Task requirements
Each line from the one that contains "return nodes" to the end of the material must be set down exactly, and no line before it.

Listing
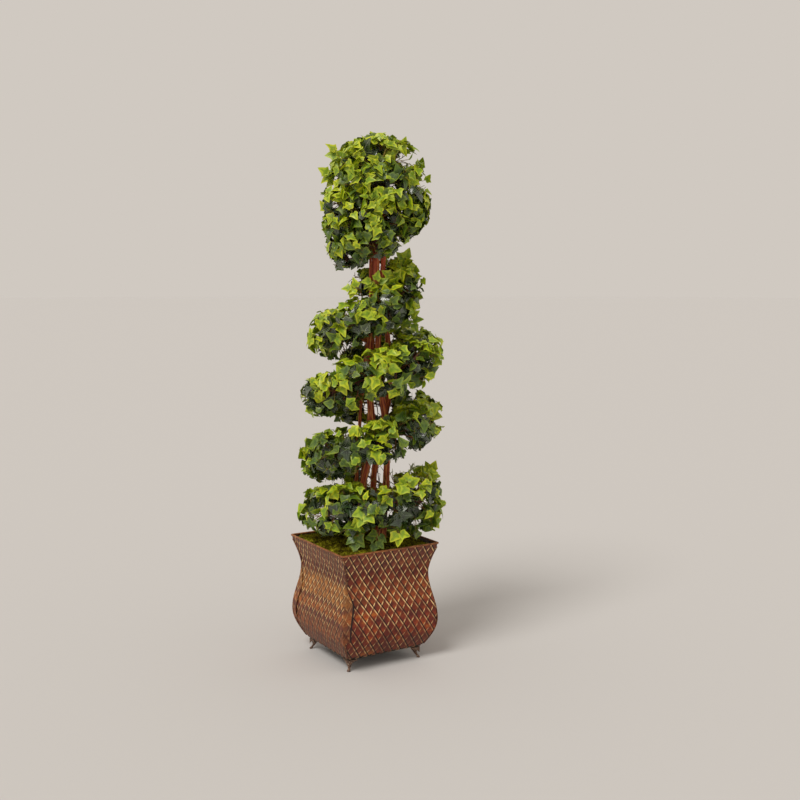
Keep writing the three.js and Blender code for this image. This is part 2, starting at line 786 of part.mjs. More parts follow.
quarterStarts.forEach((from, i) => {
  const label = `turn_${Math.floor(i / 4) + 1}_quarter_${(i % 4) + 1}`;
  const headingAt = (t) => START - degToRad(from + 90 * t);
  const mass = foliageMass(BAND_MASS, {
    seed: SEEDS.band + i,
    spine: (t) => bandPoint(from + 90 * t),
    outwardAt: (t, turn) => polar(Math.cos(turn), headingAt(t), Math.sin(turn)),
    alongAt: (t) => polar(1, headingAt(t) - Math.PI / 2),
    inside: (p) => insideQuarter(p, from),
    stalk: branches[i].stalk,
    limbs,
  });
  addMesh(`bough_${label}`, toGeometry(branches[i].bough), MATERIALS.bark);
  addMesh(`foliage_${label}`, toGeometry(mass), MATERIALS.leaf);
});

const upward = () => new THREE.Vector3(0, 0, 1);

for (let quarter = 0; quarter < HEAD.quarters; quarter++) {
  const heading = START - degToRad(quarter * 90);
  const axis = (z) => crownAxis(z).add(polar(HEAD.spine, heading));
  const bottom = headUnderside(axis(HEAD.waist));
  const z = HEAD.stalkFrom;
  const radii = Array(3).fill(HEAD.stalkRadius);
  const mass = foliageMass(HEAD_MASS, {
    seed: SEEDS.head + quarter,
    spine: (t) => axis(lerp(bottom + HEAD.inset, HEAD.split - HEAD.inset, t)),
    outwardAt: (t, turn) => polar(1, heading - turn),
    alongAt: upward,
    inside: (p) => insideHead(p, quarter),
    stalk: limb(stemPoint(nearestStem(z, heading), z), axis(z + HEAD.stalkRise), radii, STALK_SIDES),
    limbs,
  });
  addMesh(`foliage_head_quarter_${quarter + 1}`, toGeometry(mass), MATERIALS.leaf);
}

/** The head's top: a cap above the tallest stem, ending in one upright leaf. */
function headTop() {
  const middle = crownAxis(HEAD.split + TOP.middle);
  const tallest = STEMS[0];
  const radii = Array(3).fill(TOP.stalkRadius);
  const mass = foliageMass(TOP_MASS, {
    seed: SEEDS.top,
    spine: (t) => crownAxis(lerp(HEAD.split + TOP.spineLow, HEAD.top - TOP.spineHigh, t)),
    outwardAt: (t, turn) => polar(1, START - turn, TOP.fan * t * t).normalize(),
    alongAt: upward,
    inside: insideTop,
    stalk: limb(stemPoint(tallest, tallest.top - TOP.stalkInset), middle, radii, STALK_SIDES),
    limbs,
  });
  const leaderRoot = crownAxis(TOTAL_HEIGHT - LEAF.length);
  const leaderFace = towardStart(1).applyAxisAngle(upward(), TOP.leaderTurn);
  const leader = leafGeometry(leaderRoot, upward(), leaderFace, 1);
  const leaderTip = leaderRoot.clone().add(new THREE.Vector3(0, 0, TWIG.past));
  const twig = rod([middle, leaderTip], [TWIG.base, TWIG.tip], TWIG.sides);
  return largestPiece(wasm.Manifold.union([mass, toSolid(leader.geometry), toSolid(twig)]));
}
addMesh("foliage_head_top", toGeometry(headTop()), MATERIALS.leaf);

// The origin goes under the middle of the whole outline
plant.updateMatrixWorld(true);
const outline = new THREE.Box3().setFromObject(plant, true);
const outlineMiddle = outline.getCenter(new THREE.Vector3());
plant.position.set(-outlineMiddle.x, -outlineMiddle.y, 0);

export default plant;
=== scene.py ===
"""Artificial ivy trained as a spiral on five woven stems, in a square planter of embossed metal.

Sizes are millimetres from the middle of the planter, +Z up, until a mesh is made. The
planter's front face looks along -Y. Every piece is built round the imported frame.
"""

import logging
import math
import random
from dataclasses import dataclass, field
from enum import Enum
from typing import Callable, Iterable, Sequence

import bmesh
import bpy
import numpy as np
from mathutils import Matrix, Vector, noise


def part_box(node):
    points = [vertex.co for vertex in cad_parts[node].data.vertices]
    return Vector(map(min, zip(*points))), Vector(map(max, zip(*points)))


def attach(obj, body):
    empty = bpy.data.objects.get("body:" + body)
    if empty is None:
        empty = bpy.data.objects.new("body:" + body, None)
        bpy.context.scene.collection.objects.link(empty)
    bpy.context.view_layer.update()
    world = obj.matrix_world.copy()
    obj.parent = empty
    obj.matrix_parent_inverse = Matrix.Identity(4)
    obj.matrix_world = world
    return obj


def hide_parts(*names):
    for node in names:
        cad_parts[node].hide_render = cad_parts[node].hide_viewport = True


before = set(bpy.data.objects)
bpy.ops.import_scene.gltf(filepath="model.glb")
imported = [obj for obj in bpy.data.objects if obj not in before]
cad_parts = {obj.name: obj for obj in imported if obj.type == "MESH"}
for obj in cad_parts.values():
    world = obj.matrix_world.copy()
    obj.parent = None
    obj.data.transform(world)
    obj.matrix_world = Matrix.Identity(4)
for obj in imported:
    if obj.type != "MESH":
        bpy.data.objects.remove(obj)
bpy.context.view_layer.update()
log = logging.getLogger("topiary")

MM = 0.001
BODY = "root"
UP = Vector((0, 0, 1))
START = math.radians(-31.5)  # heading of the spiral's start, turned from +X
GOLDEN_ANGLE = 2.39996
GAP = 0.3

Socket = bpy.types.NodeSocket
Material = bpy.types.Material
Piece = bpy.types.Object
Value = float | tuple | Socket
Pair = tuple[float, float]
Triple = tuple[float, float, float]


def lerp(low: float, high: float, share: float) -> float:
    """The value a share of the way from one to the other."""
    return low + (high - low) * share


def smoothstep(value: float, low: float, high: float) -> float:
    """A smooth rise from 0 to 1 as the value goes from low to high."""
    share = min(max((value - low) / (high - low), 0), 1)
    return share * share * (3 - 2 * share)


def polar(radius: float, heading: float, z: float = 0) -> Vector:
    """A vector from its distance, heading and height about the vertical."""
    return Vector((radius * math.cos(heading), radius * math.sin(heading), z))


def srgb(red: int, green: int, blue: int) -> tuple[float, float, float, float]:
    """A shader colour in linear light, from screen values of 0 to 255.

    Args:
        red: Red.
        green: Green.
        blue: Blue.

    Returns:
        The colour, with alpha 1.
    """
    def linear(value: float) -> float:
        """One channel in linear light."""
        return value / 12.92 if value <= 0.04045 else ((value + 0.055) / 1.055) ** 2.4

    return (*(linear(value / 255) for value in (red, green, blue)), 1.0)


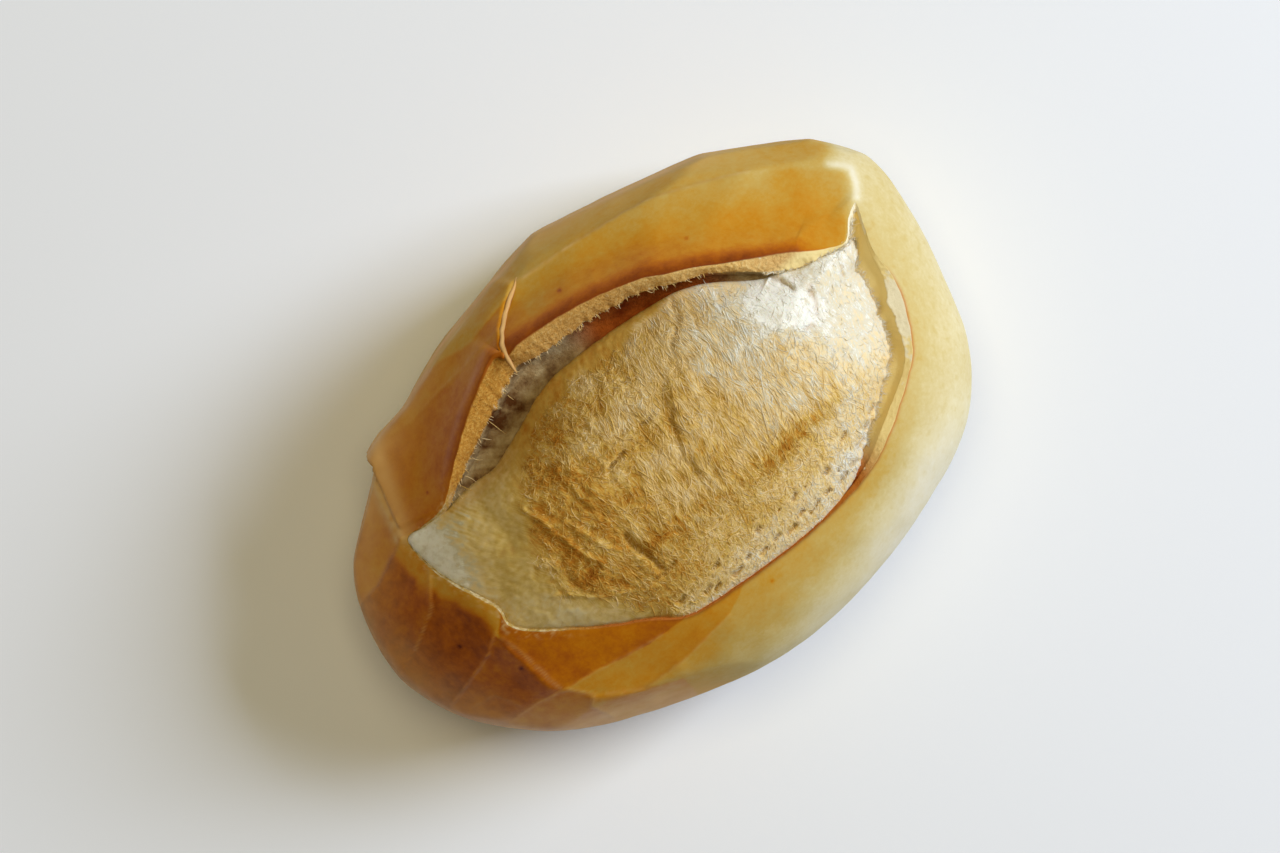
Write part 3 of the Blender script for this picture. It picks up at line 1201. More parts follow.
def torn_toast(x, y, patches, white, low):
    """How toasted the torn crumb is: golden at the left, floury at the right, porous below."""
    swells = noise((across_fibres(x, y), y), (2.6, 4.6), 57)
    toast = 0.50 + 0.13 * smoothstep(-x, 2, 18) - 0.19 * smoothstep(x, 4, 22) + 0.12 * patches
    toast += 0.06 * smoothstep(y, 4, 12) * smoothstep(-x, -14, -2) - 0.08 * swells
    toast -= 0.06 * spot(x, y, (1, 7), (5, 4)) + 0.10 * spot(x, y, (18, 6), 6)
    toast += 0.07 * spot(x, y, (-15, 4), 5)
    toast += mix(0.04, -0.03, smoothstep(y, 3, 9)) * (1 - smoothstep(x, 5, 20))
    toast = mix(toast, 0.11 + 0.05 * patches - 0.10 * spot(x, y, (29, 3), 7.0), white)
    toast = mix(toast, 0.12, 0.8 * smoothstep(x, 31, 35) * white)
    toast -= 0.17 * stroke(x, y, FLOURY_PATH, 2.6) + 0.06 * stroke(x, y, FLOURY_EDGE, 2.5)
    lower = 0.53 + 0.12 * smoothstep(-x, 0, 14) - 0.24 * smoothstep(x, 10, 26)
    lower -= 0.20 * smoothstep(-y, 19, 22)
    return mix(toast, lower + 0.06 * patches, low * 0.85)


def skin_toast(x, y, patches, left):
    """How toasted the crumb's smooth skin is."""
    mottles = noise((x, y), 1.1, 49) + 0.7 * noise((x, y), 0.5, 59)
    toast = mix(0.59, 0.34, left) + 0.10 * patches - mix(0.07, 0.15, left) * mottles
    toast += 0.10 * spot(x, y, (-31, -1), 4) - 0.10 * spot(x, y, (-30, 9), (4, 3))
    fan = noise((0.85 * x + 0.5 * y, 0.85 * y - 0.5 * x), (0.5, 4), 68)
    toast -= spot(x, y, (-31, 12.5), 3.5) * (0.10 + 0.45 * fan)
    toast -= 0.40 * smoothstep(-x, 31, 38) * smoothstep(y, -2, 8)
    toast += 0.16 * spot(x, y, (-29, 5), (5, 6)) + 0.22 * spot(x, y, (-29.5, 11.5), 3.0)
    return np.maximum(toast, 0.02)


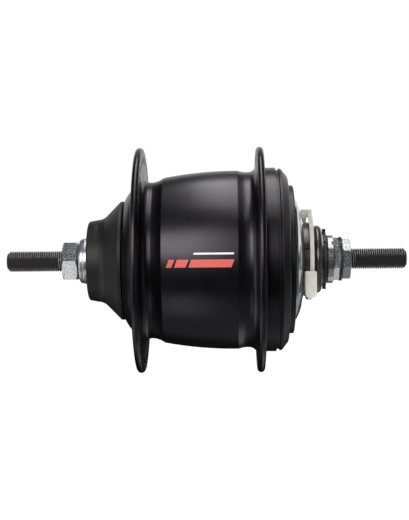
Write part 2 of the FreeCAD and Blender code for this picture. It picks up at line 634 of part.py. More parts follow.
def build():
    nodes = {
        "axle": axle().cut(circlip_groove()),
        "left_locknut": prism(6, NUT_FLATS, -66.0, -59.0, 0.0, 8.3, THREAD_R),
        "left_lock_washer": ring(-59.0, -58.4, THREAD_R, 8.0),
        "left_cone": left_cone(),
        "left_cone_dust_cover": left_dust_cover(),
        "axle_circlip": circlip(),
        "sun_thrust_washers": thrust_washers(),
        "sun_reaction": sun(REACTION_STEP, REACTION_X, 60.0),
        "sun_high": sun(HIGH_STEP, HIGH_X, 0.0),
        "pawl_mid_folded": pawl(MID_X, True),
        "pawl_low_folded": pawl(LOW_X, True),
        "right_cone": right_cone(),
        "castle_bush": castle_bush(),
        "right_hex_nut": prism(6, NUT_FLATS, 58.2, 61.0, 85.0, 9.4, THREAD_R),
        "right_lock_washer": lock_washer(),
        "right_locknut": prism(8, 18.2, 62.3, 66.0, 90.0, 9.2, THREAD_R),
        "shift_return_spring": return_spring(),
        "pawl_reaction": pawl(REACTION_X, False),
        "pawl_high": pawl(HIGH_X, False),
        "sun_mid": sun(MID_STEP, MID_X, 0.0),
        "sun_low": sun(LOW_STEP, LOW_X, 0.0),
        "control_sleeve": control_sleeve(),
        "hub_shell": hub_shell(),
        "left_flange": flange(LEFT_FLANGE_X, FLANGE_SEAT_R["left"]),
        "right_flange": flange(RIGHT_FLANGE_X, FLANGE_SEAT_R["right"]),
        "left_end_cap": left_end_cap(),
        "left_ball_cup": left_cup(),
        "right_end_ring": right_end_ring(),
        "right_seal": right_seal(),
        "output_ring_gear": output_ring_gear(),
        "clutch_rollers": clutch_rollers(),
        "clutch_roller_cage": clutch_cage(),
        "driver": driver(),
        "driver_ball_race": driver_race(),
        "driver_dust_cover": driver_dust_cover(),
        "driver_end_cap": driver_end_cap(),
        "input_ring_gear": input_ring_gear(),
        "direct_clutch_ring": clutch_ring(),
        "planet_cage": planet_cage(),
        "overdrive_planet_pins": planet_pins(CAGE_LEFT[0], CAGE_MIDDLE[1], 0.0),
        "reduction_planet_pins": planet_pins(CAGE_MIDDLE[0], CAGE_RIGHT[1], 60.0),
        "cage_bushes": cage_bushes(),
        "left_balls": balls(LEFT_BEARING),
        "left_ball_retainer": retainer(LEFT_BEARING, -1),
        "driver_balls": balls(DRIVER_BEARING),
        "driver_ball_retainer": retainer(DRIVER_BEARING, 1),
        "shell_balls": balls(SHELL_BEARING),
        "shell_ball_retainer": retainer(SHELL_BEARING, 1),
        "shipping_tie": shipping_tie(),
    }
    overdrive = planet([(HIGH_STEP, HIGH_X), (MID_STEP, MID_X), (LOW_STEP, LOW_X)], (HIGH_X, LOW_X + FACE))
    reduction = planet([(REACTION_STEP, REACTION_X), (INPUT_STEP, INPUT_X)], (REACTION_X, INPUT_X + FACE))
    for i in range(PLANETS):
        nodes[f"overdrive_planet_{i + 1}"] = turn(overdrive, 360.0 / PLANETS * i)
        nodes[f"reduction_planet_{i + 1}"] = turn(reduction, 60.0 + 360.0 / PLANETS * i)
    return nodes


def main():
    os.makedirs("parts", exist_ok=True)
    for name, shape in build().items():
        if not shape.isValid() or not shape.Solids:
            print("check", name, shape.isValid(), len(shape.Solids))
        shape.exportStep(f"parts/{name}.step")


if __name__ == "__main__":
    main()
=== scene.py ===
"""Looks for the bicycle hub gear: materials for every part, threaded axle, shipping tie, decal, studio.

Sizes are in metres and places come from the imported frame. +X is the drive side, and the camera is at -Y.
"""

import json
import math

import bmesh
import bpy
from mathutils import Matrix, Vector
from mathutils.bvhtree import BVHTree

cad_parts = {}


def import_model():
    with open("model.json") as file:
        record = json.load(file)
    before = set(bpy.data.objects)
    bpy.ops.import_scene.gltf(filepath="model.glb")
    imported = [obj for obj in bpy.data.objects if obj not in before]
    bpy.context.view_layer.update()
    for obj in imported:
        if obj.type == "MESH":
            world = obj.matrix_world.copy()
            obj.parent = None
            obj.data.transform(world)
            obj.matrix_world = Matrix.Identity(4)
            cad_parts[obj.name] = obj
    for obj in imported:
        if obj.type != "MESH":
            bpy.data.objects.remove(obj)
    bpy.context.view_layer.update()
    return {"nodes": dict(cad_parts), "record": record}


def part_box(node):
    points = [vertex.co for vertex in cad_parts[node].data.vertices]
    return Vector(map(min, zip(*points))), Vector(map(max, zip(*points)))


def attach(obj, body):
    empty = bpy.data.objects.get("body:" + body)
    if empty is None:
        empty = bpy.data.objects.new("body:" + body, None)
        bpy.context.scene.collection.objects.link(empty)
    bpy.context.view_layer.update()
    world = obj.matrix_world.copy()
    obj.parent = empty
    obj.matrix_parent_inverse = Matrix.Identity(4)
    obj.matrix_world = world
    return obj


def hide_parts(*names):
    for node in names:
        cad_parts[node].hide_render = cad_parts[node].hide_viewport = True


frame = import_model()

MM = 0.001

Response
    return nodes


def main():
    os.makedirs("parts", exist_ok=True)
    for name, shape in build().items():
        if not shape.isValid() or not shape.Solids:
            print("check", name, shape.isValid(), len(shape.Solids))
        shape.exportStep(f"parts/{name}.step")


if __name__ == "__main__":
    main()
=== scene.py ===
"""Looks for the bicycle hub gear: materials for every part, threaded axle, shipping tie, decal, studio.

Sizes are in metres and places come from the imported frame. +X is the drive side, and the camera is at -Y.
"""

import json
import math

import bmesh
import bpy
from mathutils import Matrix, Vector
from mathutils.bvhtree import BVHTree

cad_parts = {}


def import_model():
    with open("model.json") as file:
        record = json.load(file)
    before = set(bpy.data.objects)
    bpy.ops.import_scene.gltf(filepath="model.glb")
    imported = [obj for obj in bpy.data.objects if obj not in before]
    bpy.context.view_layer.update()
    for obj in imported:
        if obj.type == "MESH":
            world = obj.matrix_world.copy()
            obj.parent = None
            obj.data.transform(world)
            obj.matrix_world = Matrix.Identity(4)
            cad_parts[obj.name] = obj
    for obj in imported:
        if obj.type != "MESH":
            bpy.data.objects.remove(obj)
    bpy.context.view_layer.update()
    return {"nodes": dict(cad_parts), "record": record}


def part_box(node):
    points = [vertex.co for vertex in cad_parts[node].data.vertices]
    return Vector(map(min, zip(*points))), Vector(map(max, zip(*points)))


def attach(obj, body):
    empty = bpy.data.objects.get("body:" + body)
    if empty is None:
        empty = bpy.data.objects.new("body:" + body, None)
        bpy.context.scene.collection.objects.link(empty)
    bpy.context.view_layer.update()
    world = obj.matrix_world.copy()
    obj.parent = empty
    obj.matrix_parent_inverse = Matrix.Identity(4)
    obj.matrix_world = world
    return obj


def hide_parts(*names):
    for node in names:
        cad_parts[node].hide_render = cad_parts[node].hide_viewport = True


frame = import_model()

MM = 0.001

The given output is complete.